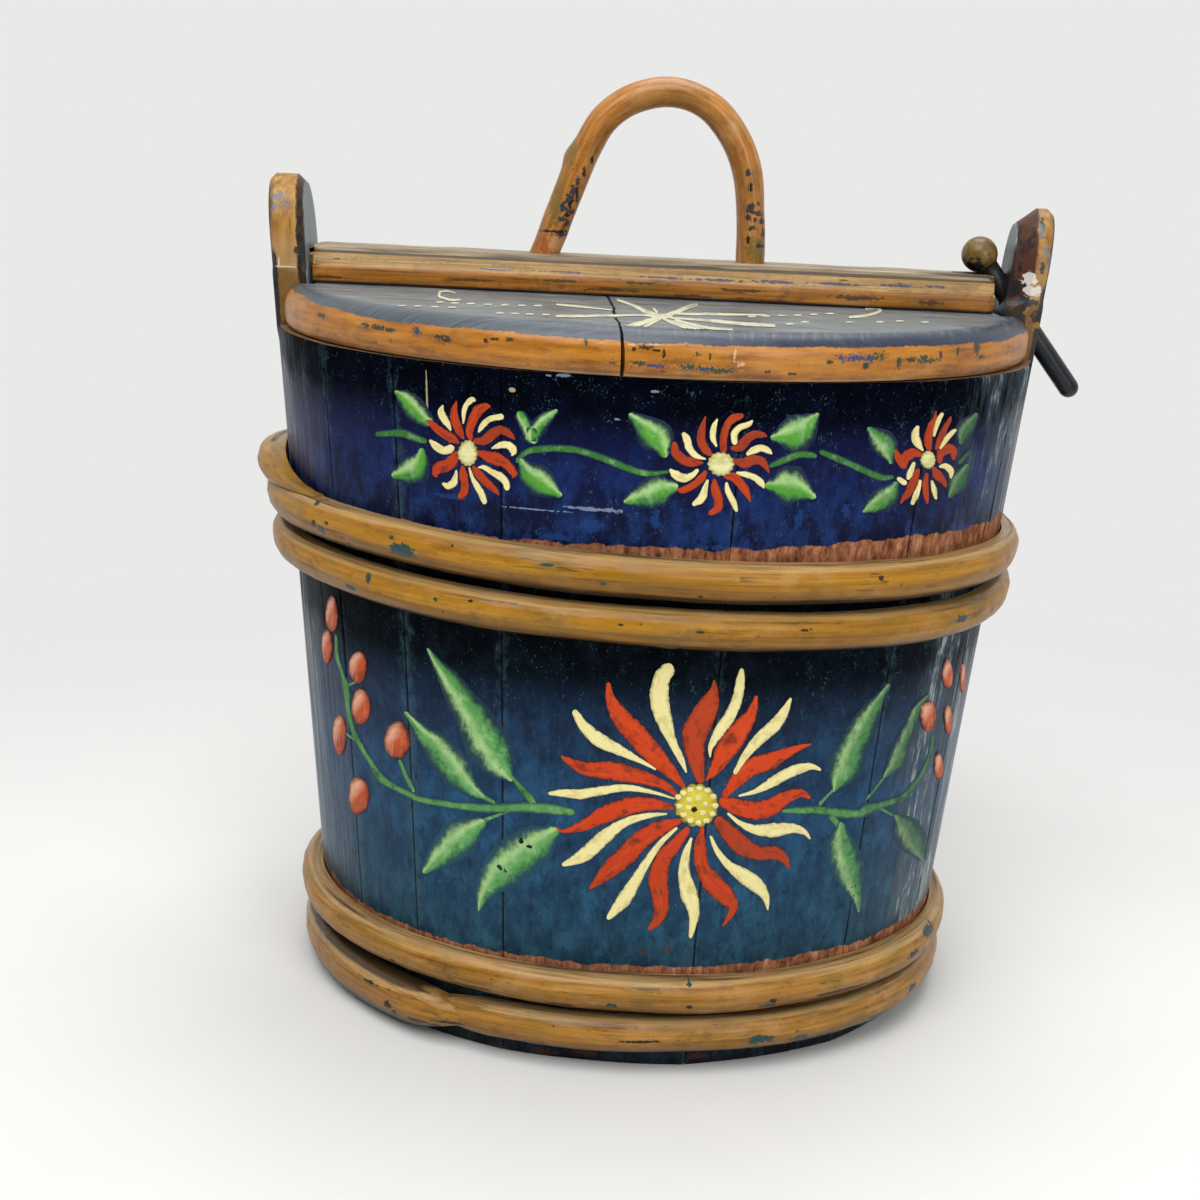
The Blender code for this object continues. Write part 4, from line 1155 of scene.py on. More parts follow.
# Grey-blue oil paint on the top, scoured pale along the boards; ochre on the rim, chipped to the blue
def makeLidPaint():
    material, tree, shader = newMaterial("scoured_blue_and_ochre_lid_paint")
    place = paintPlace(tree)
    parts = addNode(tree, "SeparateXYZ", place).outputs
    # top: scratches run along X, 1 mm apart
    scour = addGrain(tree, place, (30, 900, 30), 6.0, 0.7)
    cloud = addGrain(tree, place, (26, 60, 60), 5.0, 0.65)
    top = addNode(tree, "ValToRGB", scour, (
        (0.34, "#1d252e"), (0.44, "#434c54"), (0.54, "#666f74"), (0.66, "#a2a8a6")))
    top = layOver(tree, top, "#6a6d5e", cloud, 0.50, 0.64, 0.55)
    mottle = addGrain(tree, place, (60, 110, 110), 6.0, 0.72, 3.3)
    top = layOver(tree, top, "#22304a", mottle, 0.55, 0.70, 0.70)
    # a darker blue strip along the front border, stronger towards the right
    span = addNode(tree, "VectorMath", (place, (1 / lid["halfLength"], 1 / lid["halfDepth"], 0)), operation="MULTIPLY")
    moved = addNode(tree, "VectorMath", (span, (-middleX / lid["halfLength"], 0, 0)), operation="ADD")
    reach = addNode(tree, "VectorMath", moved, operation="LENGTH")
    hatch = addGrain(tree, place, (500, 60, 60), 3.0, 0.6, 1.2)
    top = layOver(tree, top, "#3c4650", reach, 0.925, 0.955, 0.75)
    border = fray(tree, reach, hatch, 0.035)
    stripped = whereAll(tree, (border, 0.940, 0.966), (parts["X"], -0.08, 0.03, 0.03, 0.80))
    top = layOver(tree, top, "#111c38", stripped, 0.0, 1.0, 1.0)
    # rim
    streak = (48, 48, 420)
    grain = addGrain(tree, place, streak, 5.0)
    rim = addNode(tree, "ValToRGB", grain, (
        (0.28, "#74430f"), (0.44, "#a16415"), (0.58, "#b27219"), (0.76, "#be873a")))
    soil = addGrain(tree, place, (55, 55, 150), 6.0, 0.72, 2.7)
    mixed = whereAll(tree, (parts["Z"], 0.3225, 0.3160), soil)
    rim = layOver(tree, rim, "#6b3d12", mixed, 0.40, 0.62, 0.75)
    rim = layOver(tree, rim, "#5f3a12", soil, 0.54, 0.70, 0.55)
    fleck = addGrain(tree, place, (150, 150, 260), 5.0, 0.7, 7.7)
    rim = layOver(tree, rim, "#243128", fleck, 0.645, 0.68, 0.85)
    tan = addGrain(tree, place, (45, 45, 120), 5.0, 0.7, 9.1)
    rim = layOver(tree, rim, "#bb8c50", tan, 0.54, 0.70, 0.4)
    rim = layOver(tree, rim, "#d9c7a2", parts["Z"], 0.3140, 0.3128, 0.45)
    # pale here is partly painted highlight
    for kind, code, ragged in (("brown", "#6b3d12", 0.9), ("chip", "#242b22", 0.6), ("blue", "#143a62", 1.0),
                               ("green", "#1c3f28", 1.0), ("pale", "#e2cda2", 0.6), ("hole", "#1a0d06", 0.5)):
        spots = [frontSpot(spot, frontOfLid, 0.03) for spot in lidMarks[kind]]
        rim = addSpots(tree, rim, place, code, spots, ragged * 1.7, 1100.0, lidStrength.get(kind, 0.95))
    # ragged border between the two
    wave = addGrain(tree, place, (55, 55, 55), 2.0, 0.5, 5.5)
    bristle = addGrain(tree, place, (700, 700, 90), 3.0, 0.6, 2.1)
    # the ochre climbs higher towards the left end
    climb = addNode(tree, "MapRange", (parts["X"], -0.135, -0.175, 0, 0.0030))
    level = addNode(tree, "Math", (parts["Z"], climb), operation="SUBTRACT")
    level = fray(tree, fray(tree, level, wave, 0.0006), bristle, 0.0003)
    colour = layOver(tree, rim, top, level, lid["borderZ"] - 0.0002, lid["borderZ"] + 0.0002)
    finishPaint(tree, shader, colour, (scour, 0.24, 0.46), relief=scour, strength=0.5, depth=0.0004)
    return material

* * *

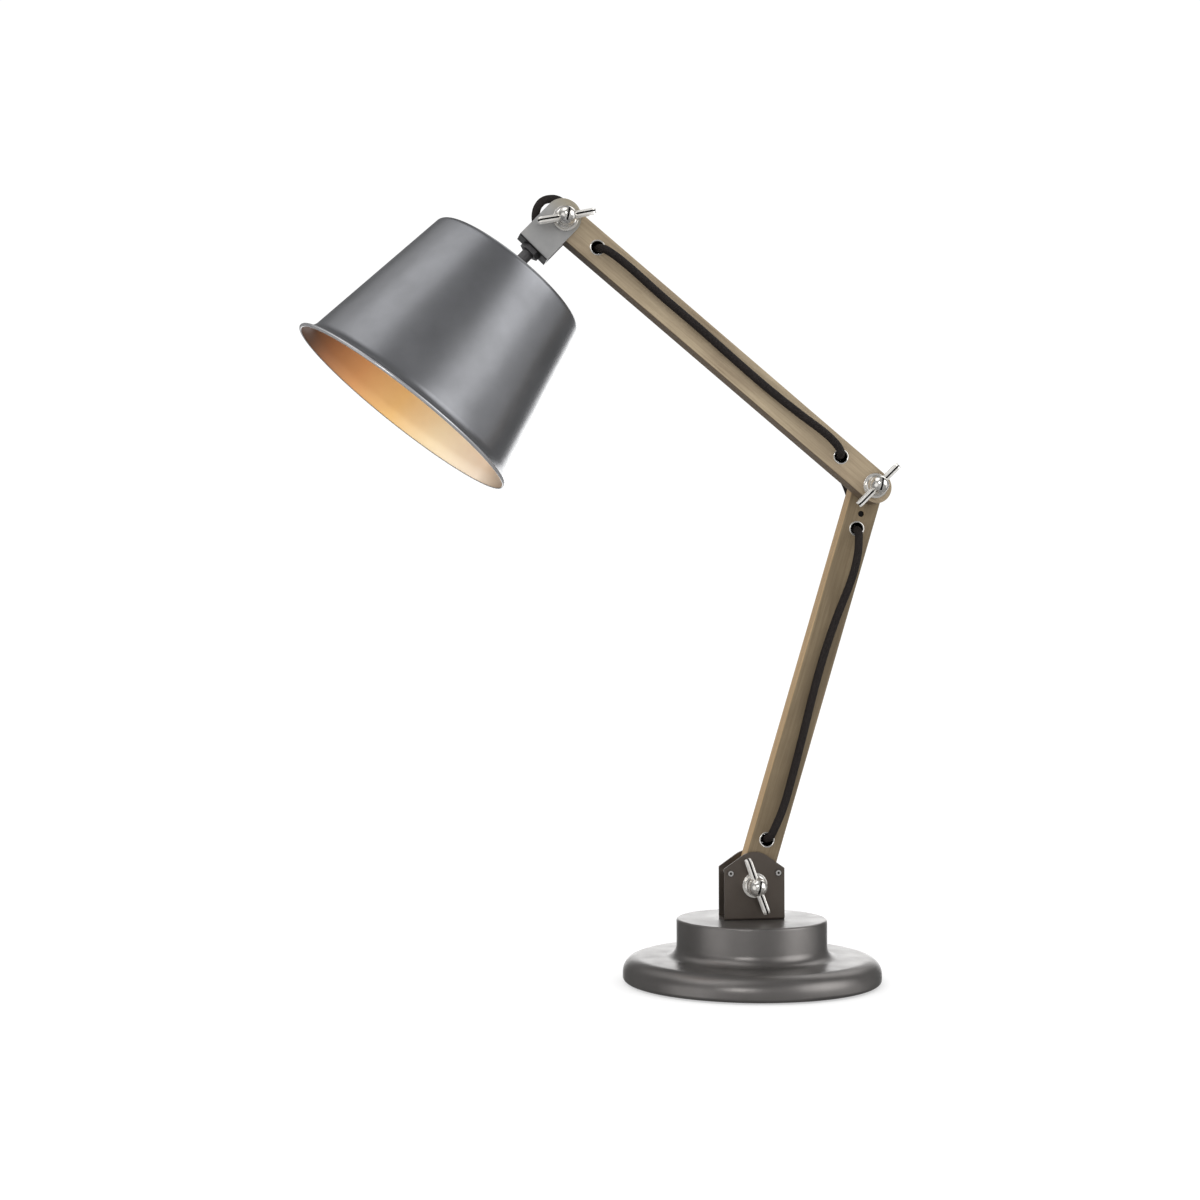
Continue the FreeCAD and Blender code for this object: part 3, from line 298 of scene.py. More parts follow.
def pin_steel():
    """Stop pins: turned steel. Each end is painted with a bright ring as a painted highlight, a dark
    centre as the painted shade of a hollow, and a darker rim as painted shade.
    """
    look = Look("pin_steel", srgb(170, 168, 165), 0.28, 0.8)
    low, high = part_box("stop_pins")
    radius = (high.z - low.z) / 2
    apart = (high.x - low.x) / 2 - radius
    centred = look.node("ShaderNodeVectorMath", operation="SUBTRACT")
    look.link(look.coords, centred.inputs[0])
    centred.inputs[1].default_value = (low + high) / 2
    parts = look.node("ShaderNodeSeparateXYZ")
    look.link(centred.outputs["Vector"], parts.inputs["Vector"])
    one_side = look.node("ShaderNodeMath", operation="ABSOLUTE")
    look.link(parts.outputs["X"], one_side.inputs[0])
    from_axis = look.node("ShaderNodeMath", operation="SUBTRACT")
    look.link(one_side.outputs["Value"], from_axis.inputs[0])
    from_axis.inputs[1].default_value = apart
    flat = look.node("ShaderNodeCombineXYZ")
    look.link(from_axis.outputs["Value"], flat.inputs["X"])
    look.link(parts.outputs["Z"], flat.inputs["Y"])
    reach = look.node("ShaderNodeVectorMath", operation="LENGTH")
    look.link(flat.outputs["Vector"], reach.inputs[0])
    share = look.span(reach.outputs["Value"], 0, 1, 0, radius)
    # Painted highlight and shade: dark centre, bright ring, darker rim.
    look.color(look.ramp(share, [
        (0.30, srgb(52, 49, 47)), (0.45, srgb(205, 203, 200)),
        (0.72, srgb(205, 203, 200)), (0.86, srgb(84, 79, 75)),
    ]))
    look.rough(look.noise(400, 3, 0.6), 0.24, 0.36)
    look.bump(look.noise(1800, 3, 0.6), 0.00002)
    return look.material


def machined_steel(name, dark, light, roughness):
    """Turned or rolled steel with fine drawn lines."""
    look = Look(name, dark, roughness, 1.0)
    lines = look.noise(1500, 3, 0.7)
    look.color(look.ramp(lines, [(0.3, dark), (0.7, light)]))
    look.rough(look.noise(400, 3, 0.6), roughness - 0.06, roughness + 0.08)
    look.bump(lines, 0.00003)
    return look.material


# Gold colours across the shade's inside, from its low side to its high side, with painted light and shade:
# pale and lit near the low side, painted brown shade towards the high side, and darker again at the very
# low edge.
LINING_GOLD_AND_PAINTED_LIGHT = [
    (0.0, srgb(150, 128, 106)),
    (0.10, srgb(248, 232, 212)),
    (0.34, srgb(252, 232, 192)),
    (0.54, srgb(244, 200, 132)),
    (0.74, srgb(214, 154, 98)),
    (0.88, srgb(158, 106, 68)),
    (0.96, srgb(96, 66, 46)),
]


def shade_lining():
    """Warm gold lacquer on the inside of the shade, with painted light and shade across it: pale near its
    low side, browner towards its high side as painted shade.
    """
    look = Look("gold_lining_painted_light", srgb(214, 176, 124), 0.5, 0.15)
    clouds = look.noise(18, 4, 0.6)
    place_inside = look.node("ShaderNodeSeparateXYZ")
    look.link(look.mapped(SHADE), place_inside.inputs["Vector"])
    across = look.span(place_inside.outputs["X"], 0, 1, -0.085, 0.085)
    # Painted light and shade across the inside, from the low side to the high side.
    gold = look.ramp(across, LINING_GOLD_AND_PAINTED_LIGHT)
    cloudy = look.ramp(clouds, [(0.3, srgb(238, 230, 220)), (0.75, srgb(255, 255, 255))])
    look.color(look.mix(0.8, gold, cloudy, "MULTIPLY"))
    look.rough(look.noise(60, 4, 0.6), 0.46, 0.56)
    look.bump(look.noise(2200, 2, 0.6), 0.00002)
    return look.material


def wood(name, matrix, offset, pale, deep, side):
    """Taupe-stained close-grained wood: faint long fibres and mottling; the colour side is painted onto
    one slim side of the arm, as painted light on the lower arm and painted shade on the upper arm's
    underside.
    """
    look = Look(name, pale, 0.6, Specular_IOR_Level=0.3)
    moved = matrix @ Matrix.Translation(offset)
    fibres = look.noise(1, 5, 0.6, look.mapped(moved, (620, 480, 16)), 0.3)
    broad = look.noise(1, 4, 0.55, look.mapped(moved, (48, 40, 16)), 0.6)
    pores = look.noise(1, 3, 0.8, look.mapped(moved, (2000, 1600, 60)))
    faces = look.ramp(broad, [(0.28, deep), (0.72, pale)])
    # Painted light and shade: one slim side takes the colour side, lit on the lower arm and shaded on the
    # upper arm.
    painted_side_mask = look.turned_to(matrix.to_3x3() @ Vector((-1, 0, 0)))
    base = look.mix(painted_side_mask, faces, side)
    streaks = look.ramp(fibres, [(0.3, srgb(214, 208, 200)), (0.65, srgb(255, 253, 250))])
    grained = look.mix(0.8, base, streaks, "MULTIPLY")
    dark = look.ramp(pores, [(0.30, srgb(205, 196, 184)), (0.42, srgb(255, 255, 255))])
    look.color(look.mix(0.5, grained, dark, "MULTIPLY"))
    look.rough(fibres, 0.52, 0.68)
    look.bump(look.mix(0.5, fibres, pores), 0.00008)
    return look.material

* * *

> **TASK TO CARRY OUT**
Scan the material above for the word "this". Copy each line where it occurs.

> **COMPLETE OUTPUT**
The Blender code for this object continues. Write part 4, from line 1155 of scene.py on. More parts follow.
Continue the FreeCAD and Blender code for this object: part 3, from line 298 of scene.py. More parts follow.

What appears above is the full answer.